Development mode is the new standard revolutionizing hardware design by embracing agility and speed, enabling engineers to rapidly iterate and refine their designs. By integrating AI-driven tools like Quilter, which leverage reinforcement learning and real-time physics simulations, the design process becomes faster, more efficient, and more precise. 

Development mode turns layout into a learning engine.

The most forward-thinking hardware companies have already operationalized Development Mode for mechanical and industrial design. But electrical teams remain stuck in a slower loop. If your electrical team iterates slower than your mechanical team, you’ve already lost. Until PCB layout can match the iteration speed of other subsystems, you’re leaving performance and agility on the table. Quilter closes that loop—bringing layout speed in line with the rest of the stack and enabling full-stack iteration at the pace your competition is already moving.

The companies winning in 2026 won’t be the ones optimizing 2010 workflows. They’ll be the ones that rebuilt their R&D model from the ground up for speed.

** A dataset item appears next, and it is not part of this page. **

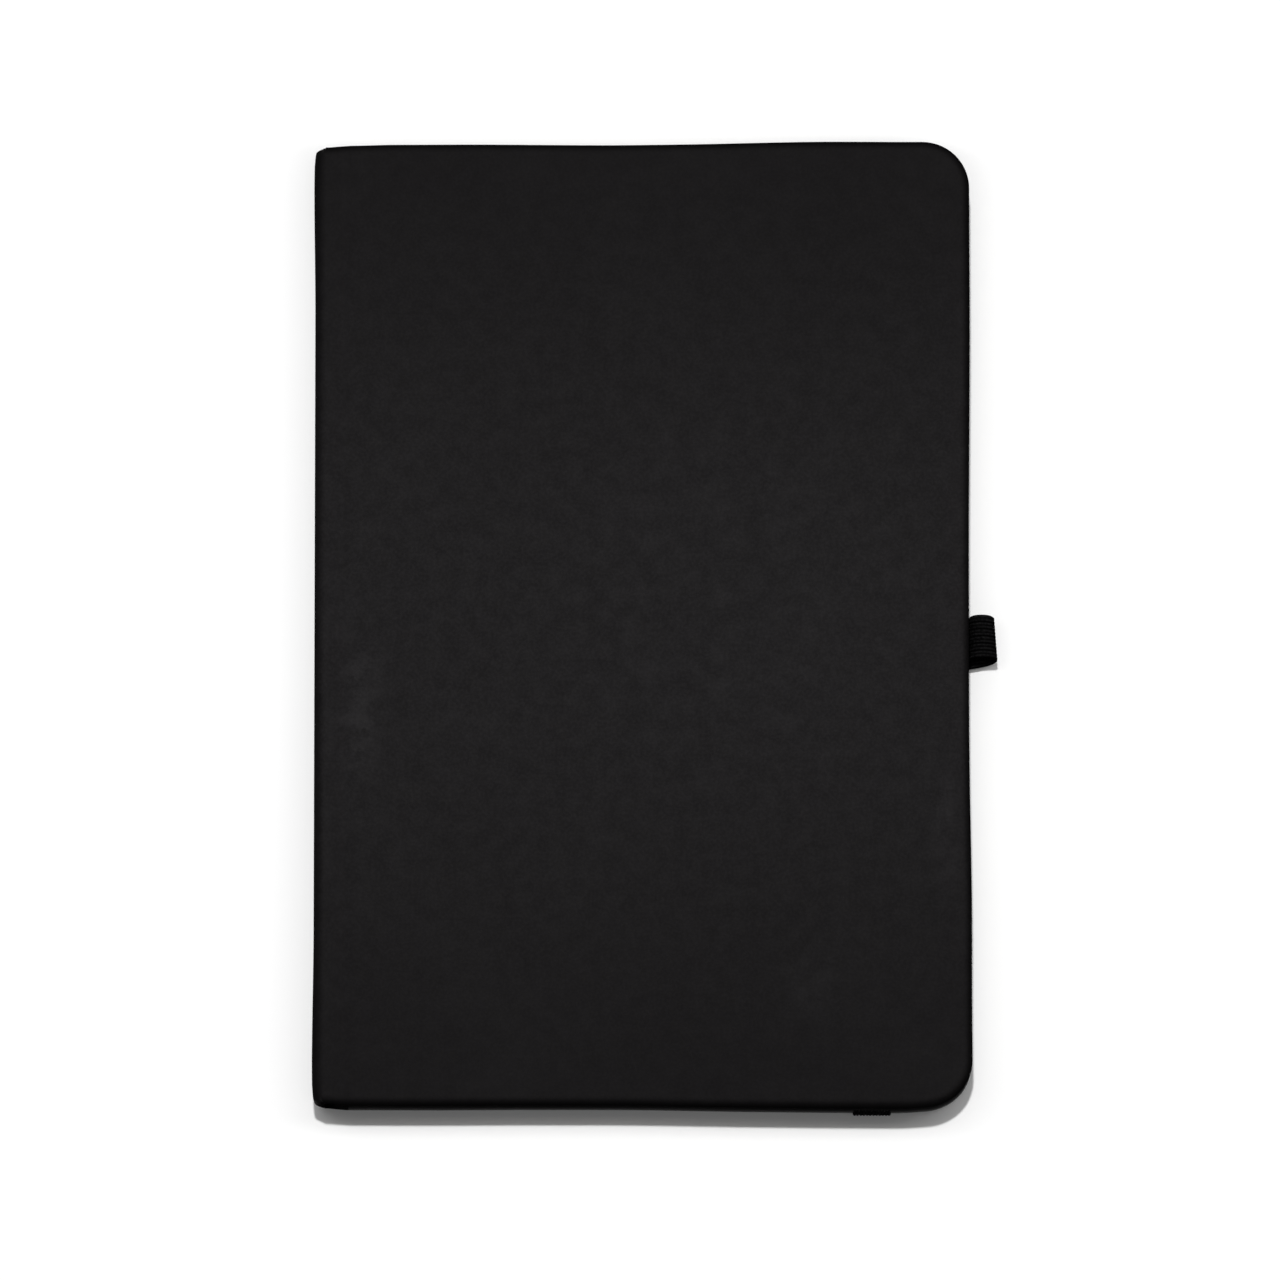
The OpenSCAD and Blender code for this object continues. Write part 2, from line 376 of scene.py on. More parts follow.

Unlike traditional methods that rely on conservative human heuristics and lengthy verification cycles, Development mode allows for continuous testing and improvement—transforming what used to take months into a matter of hours. This accelerates time-to-market, reduces the risk of costly late-stage errors, and ultimately leads to products that are not only faster to develop but also more optimized for performance and cost. With AI continuously learning and improving based on real-world physics, Development mode is setting the pace of innovation, winning the game of hardware design with superior speed, cost-efficiency, and quality.